Menyangkut temuan BPK yang terkait dengan hak-hak pekerja antara lain Tunjangan Telekomunikasi, Tunjangan Perayaan Ulang Tahun Dinas, Penghargaan Atas Pengabdian (PAP), Masa Persiapan Pensiun (MPP), Imbalan Kesehatan Purna Karya (IKPK) harus tetap diberikan sama seperti saat masih berbentuk BP Migas.
“Kami menegaskan ke BPK, bahwa bagi pekerja yang terpenting adalah tidak boleh ada hak-hak pekerja yang hilang atas adanya temuan audit BPK dan pihak BPK mendukung langkah pekerja SKK Migas agar hak-hak pekerja tidak boleh ada yang dikurangi sedikitpun atas temuan tersebut. Dalam temuan tersebut, tidak ada perintah menghilangkan hak pekerja SKK Migas,” kata Dedi.
Dalam pertemuan kemarin, SP SKK Migas menyatakan bahwa penggunaan mekanisme APBN dalam anggaran operasional SKK Migas menyalahi Peraturan Presiden No. 9 Tahun 2013 Penyelenggaraan Kegiatan Usaha Hulu Minyak dan Gas Bumi dan Peraturan Menteri ESDM No. 09 Tahun 2013 tentang Organisasi dan Tata Kerja Satuan Kerja Khusus Pelaksana Kegiatan Usaha Hulu Minyak dan Gas Bumi yang menjadi dasar berdirnya SKK Migas.

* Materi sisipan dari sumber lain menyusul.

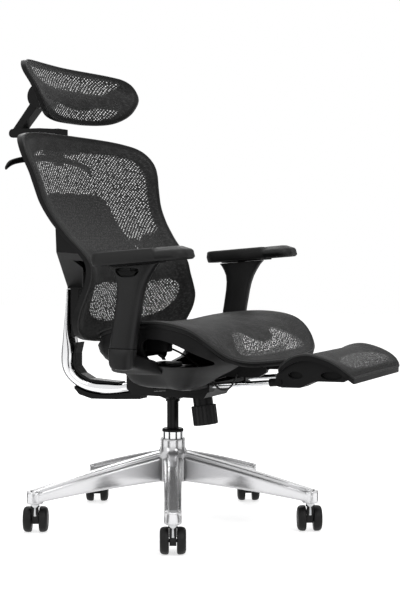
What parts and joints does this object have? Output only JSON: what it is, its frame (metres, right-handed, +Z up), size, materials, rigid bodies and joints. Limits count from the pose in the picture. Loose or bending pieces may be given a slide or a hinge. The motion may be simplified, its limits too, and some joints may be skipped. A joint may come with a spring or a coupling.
{
  "type": "reclining office chair",
  "caption": "High-backed mesh office chair with adjustable headrest, armrests, coat hanger, gas lift on a castered star base and a footrest that slides out and flips over",
  "frame": {"origin": "on the floor, under the middle of the chair's overall bounding box", "axes": "+Z up, -Y is where the sitter faces, +X is the sitter's left"},
  "size_m": [0.7155, 0.963, 1.103],
  "materials": {
    "polished": "polished",
    "chrome": "polished",
    "black_plastic": "fine grain",
    "shell_plastic": "satin",
    "mesh": "woven mesh",
    "pad": "soft-touch",
    "black_metal": "powder coat",
    "steel": "brushed",
    "caster_plastic": "gloss"
  },
  "bodies": {
    "base": {"star_base": "polished", "gas_lift_outer_tube": "chrome", "gas_lift_bushing": "black_plastic", "gas_lift_bearing": "steel"},
    "lift_rod": {"gas_lift_rod": "steel", "gas_lift_clip": "steel"},
    "seat": {"gas_lift_tube": "black_metal", "mechanism_housing": "black_metal", "mechanism_cover": "black_plastic", "recline_pin": "steel", "seat_bolts": "steel", "seat_frame": "shell_plastic", "seat_ring": "shell_plastic", "seat_mesh": "mesh", "arm_bracket_right": "shell_plastic", "arm_bracket_left": "shell_plastic", "arm_blade_right": "steel", "arm_blade_left": "steel", "footrest_guides": "black_plastic", "control_cable": "black_plastic"},
    "tension_knob": {"tension_knob": "black_plastic"},
    "height_lever": {"height_lever": "black_plastic"},
    "recline_lever": {"recline_lever": "black_plastic"},
    "back_arm": {"back_arm": "polished", "back_arm_trim": "black_plastic", "back_upright": "black_metal"},
    "back": {"back_bracket": "black_plastic", "back_frame": "black_plastic", "back_mesh": "mesh", "lumbar_pad": "black_plastic", "coat_hanger": "black_plastic", "headrest_mount": "black_plastic"},
    "headrest_stem": {"headrest_stem": "black_plastic"},
    "headrest_link": {"headrest_link": "black_plastic"},
    "headrest": {"headrest_hinge": "black_plastic", "headrest_frame": "black_plastic", "headrest_mesh": "mesh"},
    "footrest_slide": {"footrest_rods": "chrome", "footrest_yoke": "steel"},
    "footrest": {"footrest_frame": "shell_plastic", "footrest_mesh": "mesh"},
    "caster_1": {"caster_body_1": "caster_plastic"},
    "caster_wheels_1": {"caster_wheels_1": "caster_plastic"},
    "caster_2": {"caster_body_2": "caster_plastic"},
    "caster_wheels_2": {"caster_wheels_2": "caster_plastic"},
    "caster_3": {"caster_body_3": "caster_plastic"},
    "caster_wheels_3": {"caster_wheels_3": "caster_plastic"},
    "caster_4": {"caster_body_4": "caster_plastic"},
    "caster_wheels_4": {"caster_wheels_4": "caster_plastic"},
    "caster_5": {"caster_body_5": "caster_plastic"},
    "caster_wheels_5": {"caster_wheels_5": "caster_plastic"},
    "arm_post_right": {"arm_post_right": "shell_plastic"},
    "arm_button_right": {"arm_button_right": "black_plastic"},
    "pad_base_right": {"pad_base_right": "black_plastic"},
    "arm_pad_right": {"arm_pad_right": "pad"},
    "arm_post_left": {"arm_post_left": "shell_plastic"},
    "arm_button_left": {"arm_button_left": "black_plastic"},
    "pad_base_left": {"pad_base_left": "black_plastic"},
    "arm_pad_left": {"arm_pad_left": "pad"}
  },
  "joints": [
    {"name": "caster_swivel_1", "type": "hinge", "parent": "base", "child": "caster_1", "pos_m": [0.02918, -0.30099, 0.08], "axis": [0, 0, 1], "continuous": true},
    {"name": "caster_roll_1", "type": "hinge", "parent": "caster_1", "child": "caster_wheels_1", "pos_m": [0.04161, -0.29455, 0.03], "axis": [0.4602, -0.8878, 0], "continuous": true},
    {"name": "caster_swivel_2", "type": "hinge", "parent": "base", "child": "caster_2", "pos_m": [0.30652, -0.01974, 0.08], "axis": [0, 0, 1], "continuous": true},
    {"name": "caster_roll_2", "type": "hinge", "parent": "caster_2", "child": "caster_wheels_2", "pos_m": [0.31895, -0.0133, 0.03], "axis": [0.4602, -0.8878, 0], "continuous": true},
    {"name": "caster_swivel_3", "type": "hinge", "parent": "base", "child": "caster_3", "pos_m": [0.12475, 0.33094, 0.08], "axis": [0, 0, 1], "continuous": true},
    {"name": "caster_roll_3", "type": "hinge", "parent": "caster_3", "child": "caster_wheels_3", "pos_m": [0.13718, 0.33738, 0.03], "axis": [0.4602, -0.8878, 0], "continuous": true},
    {"name": "caster_swivel_4", "type": "hinge", "parent": "base", "child": "caster_4", "pos_m": [-0.26494, 0.26642, 0.08], "axis": [0, 0, 1], "continuous": true},
    {"name": "caster_roll_4", "type": "hinge", "parent": "caster_4", "child": "caster_wheels_4", "pos_m": [-0.25251, 0.27287, 0.03], "axis": [0.4602, -0.8878, 0], "continuous": true},
    {"name": "caster_swivel_5", "type": "hinge", "parent": "base", "child": "caster_5", "pos_m": [-0.32401, -0.12413, 0.08], "axis": [0, 0, 1], "continuous": true},
    {"name": "caster_roll_5", "type": "hinge", "parent": "caster_5", "child": "caster_wheels_5", "pos_m": [-0.31158, -0.11768, 0.03], "axis": [0.4602, -0.8878, 0], "continuous": true},
    {"name": "seat_swivel", "type": "hinge", "parent": "base", "child": "lift_rod", "pos_m": [-0.0257, 0.0305, 0.15], "axis": [0, 0, 1], "continuous": true},
    {"name": "seat_height", "type": "slide", "parent": "lift_rod", "child": "seat", "axis": [0, 0, 1], "range_m": [-0.06, 0.04]},
    {"name": "tension_turn", "type": "hinge", "parent": "seat", "child": "tension_knob", "pos_m": [-0.0257, -0.0515, 0.289], "axis": [0, -0.1392, -0.9903], "continuous": true},
    {"name": "height_lever_turn", "type": "hinge", "parent": "seat", "child": "height_lever", "pos_m": [0.0363, 0.0485, 0.33], "axis": [1, 0, 0], "range_deg": [0, 12], "stiffness_Nm_per_rad": 1.5},
    {"name": "recline_lever_turn", "type": "hinge", "parent": "seat", "child": "recline_lever", "pos_m": [0.0363, 0.0985, 0.328], "axis": [1, 0, 0], "range_deg": [0, 12], "stiffness_Nm_per_rad": 1.5},
    {"name": "recline", "type": "hinge", "parent": "seat", "child": "back_arm", "pos_m": [-0.0257, 0.0805, 0.345], "axis": [-1, 0, 0], "range_deg": [-8, 16]},
    {"name": "back_height", "type": "slide", "parent": "back_arm", "child": "back", "axis": [0, 0, 1], "range_m": [0, 0.06]},
    {"name": "headrest_height", "type": "slide", "parent": "back", "child": "headrest_stem", "axis": [0, 0, 1], "range_m": [0, 0.05]},
    {"name": "headrest_reach", "type": "hinge", "parent": "headrest_stem", "child": "headrest_link", "pos_m": [-0.0257, 0.4705, 0.947], "axis": [-1, 0, 0], "range_deg": [-4, 25]},
    {"name": "headrest_tilt", "type": "hinge", "parent": "headrest_link", "child": "headrest", "pos_m": [-0.0257, 0.3925, 1.036], "axis": [-1, 0, 0], "range_deg": [-10, 25]},
    {"name": "arm_height_right", "type": "slide", "parent": "seat", "child": "arm_post_right", "axis": [0, -0.1702, 0.9854], "range_m": [0, 0.07]},
    {"name": "arm_release_right", "type": "slide", "parent": "arm_post_right", "child": "arm_button_right", "axis": [1, 0, 0], "range_m": [0, 0.003], "stiffness_N_per_m": 1500},
    {"name": "pad_swivel_right", "type": "hinge", "parent": "arm_post_right", "child": "pad_base_right", "pos_m": [-0.3077, -0.02157, 0.6254], "axis": [0, 0.0802, 0.9968], "range_deg": [-15, 15]},
    {"name": "pad_slide_right", "type": "slide", "parent": "pad_base_right", "child": "arm_pad_right", "axis": [0, 0.9968, -0.0802], "range_m": [-0.03, 0.012]},
    {"name": "arm_height_left", "type": "slide", "parent": "seat", "child": "arm_post_left", "axis": [0, -0.1702, 0.9854], "range_m": [0, 0.07]},
    {"name": "arm_release_left", "type": "slide", "parent": "arm_post_left", "child": "arm_button_left", "axis": [-1, 0, 0], "range_m": [0, 0.003], "stiffness_N_per_m": 1500},
    {"name": "pad_swivel_left", "type": "hinge", "parent": "arm_post_left", "child": "pad_base_left", "pos_m": [0.2563, -0.02157, 0.6254], "axis": [0, 0.0802, 0.9968], "range_deg": [-15, 15]},
    {"name": "pad_slide_left", "type": "slide", "parent": "pad_base_left", "child": "arm_pad_left", "axis": [0, 0.9968, -0.0802], "range_m": [-0.03, 0.012]},
    {"name": "footrest_pull", "type": "slide", "parent": "seat", "child": "footrest_slide", "axis": [0, -0.9954, 0.0958], "range_m": [0, 0.1]},
    {"name": "footrest_flip", "type": "hinge", "parent": "footrest_slide", "child": "footrest", "pos_m": [-0.0257, -0.3175, 0.372], "axis": [1, 0, 0], "range_deg": [0, 160]}
  ]
}
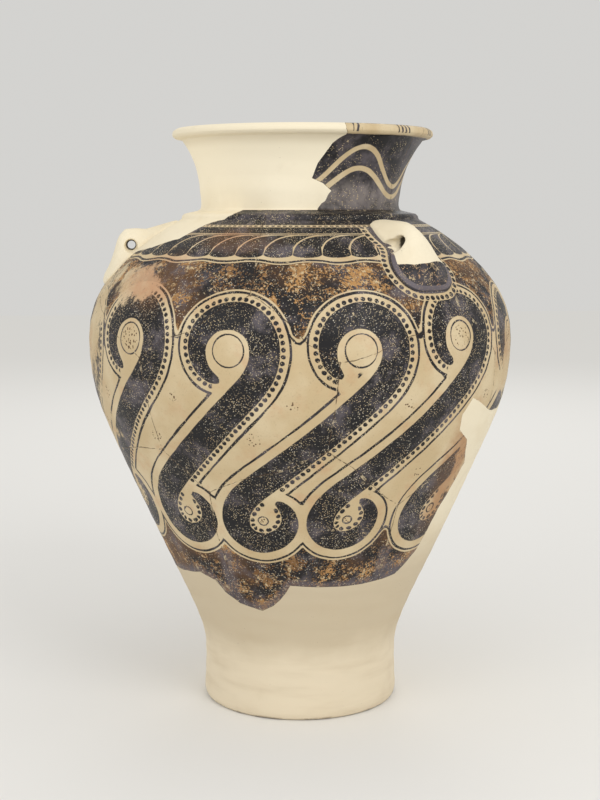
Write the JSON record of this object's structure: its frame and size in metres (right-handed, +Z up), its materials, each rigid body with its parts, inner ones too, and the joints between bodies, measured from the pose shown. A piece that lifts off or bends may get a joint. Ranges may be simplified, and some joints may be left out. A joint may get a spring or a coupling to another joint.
{
  "type": "painted storage jar",
  "caption": "Large Bronze Age storage jar with a flaring neck, pierced shoulder handles and painted spirals, mended with cream plaster.",
  "frame": {"origin": "centre of the foot's flat underside, on the surface the jar stands on", "axes": "+Z up along the jar's axis, towards the mouth; one handle lies on -X; the pictured side faces -Y, seen from 7 degrees towards -X"},
  "size_m": [0.5456, 0.5456, 0.74],
  "materials": {
    "painted_clay": "satin",
    "plaster_fill": "matte"
  },
  "bodies": {
    "root": {"belly_sherd_1": "painted_clay", "belly_sherd_2": "painted_clay", "belly_sherd_3": "painted_clay", "belly_sherd_4": "painted_clay", "belly_sherd_5": "painted_clay", "belly_sherd_6": "painted_clay", "belly_sherd_7": "painted_clay", "flank_fill": "plaster_fill", "foot_fill": "plaster_fill", "handle_back": "painted_clay", "handle_left": "plaster_fill", "handle_right": "plaster_fill", "handle_right_root": "painted_clay", "lower_sherd_1": "painted_clay", "lower_sherd_2": "painted_clay", "lower_sherd_3": "painted_clay", "lower_sherd_4": "painted_clay", "lower_sherd_5": "painted_clay", "lower_sherd_6": "painted_clay", "neck_fill": "plaster_fill", "neck_sherd_front": "painted_clay", "neck_sherd_side": "painted_clay", "shoulder_fill": "plaster_fill", "shoulder_sherd_1": "painted_clay", "shoulder_sherd_2": "painted_clay", "shoulder_sherd_3": "painted_clay", "shoulder_sherd_4": "painted_clay", "shoulder_sherd_5": "painted_clay", "shoulder_sherd_6": "painted_clay"}
  },
  "joints": []
}
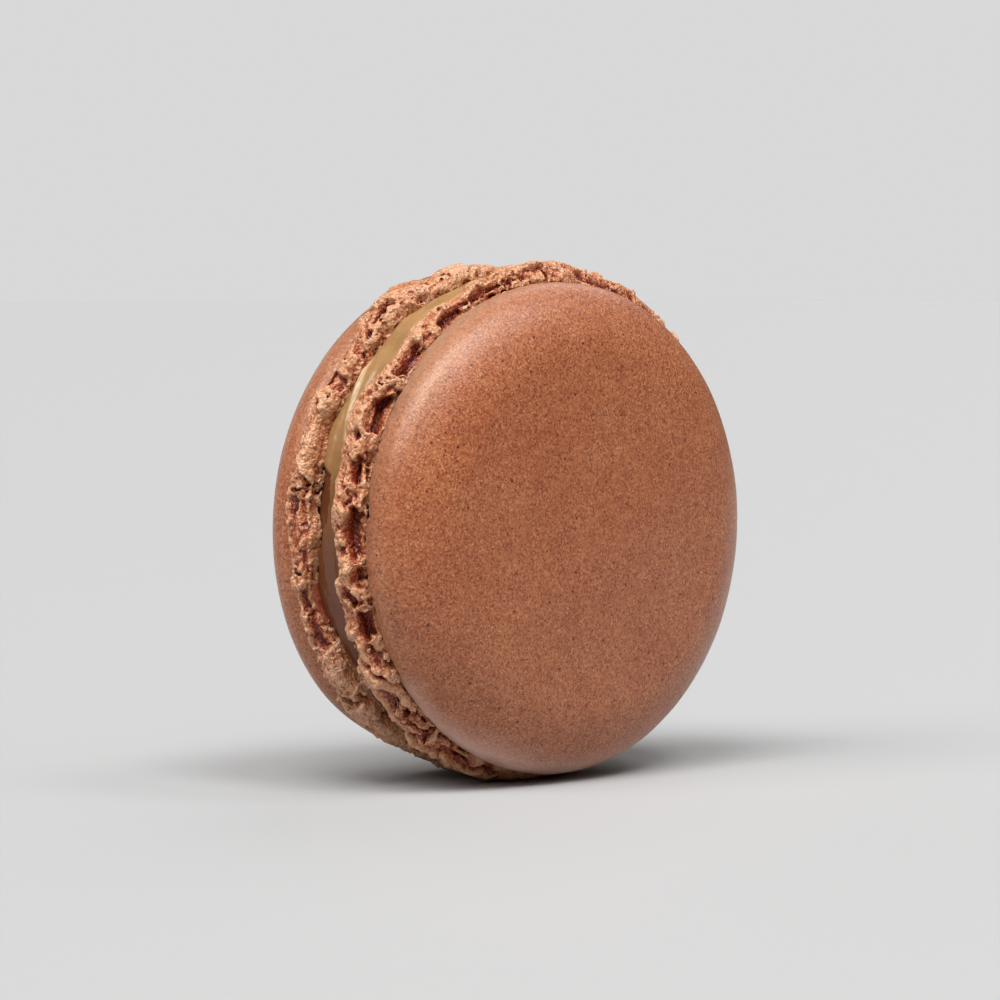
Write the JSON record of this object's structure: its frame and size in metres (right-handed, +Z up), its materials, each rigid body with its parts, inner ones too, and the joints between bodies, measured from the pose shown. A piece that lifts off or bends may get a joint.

“Pihak BPK menegaskan bahwa BPK tidak mengharuskan mekanisme anggaran SKK Migas menggunakan mekanisme APBN. Namun pihak BPK menyatakan bahwa legal standing SKK Migas harus jelas terlebih dahulu baru kemudian jika memang harus menggunakan APBN maka harus ditetapkan dalam legal standing bentuk SKK Migas tersebut. Jadi legal standing SKK dan mekanisme anggaran adalah hal yang tidak bisa terpisahkan,” jelas Dedi.
Dedi berharap semua pihak memperhatikan kepentingan pekerja SKK Migas karena tidak pernah ada pekerja yang mau hak-haknya dihilangkan termasuk pekerja di BPK, Kementrian Keuangan maupun lembaga lainnya.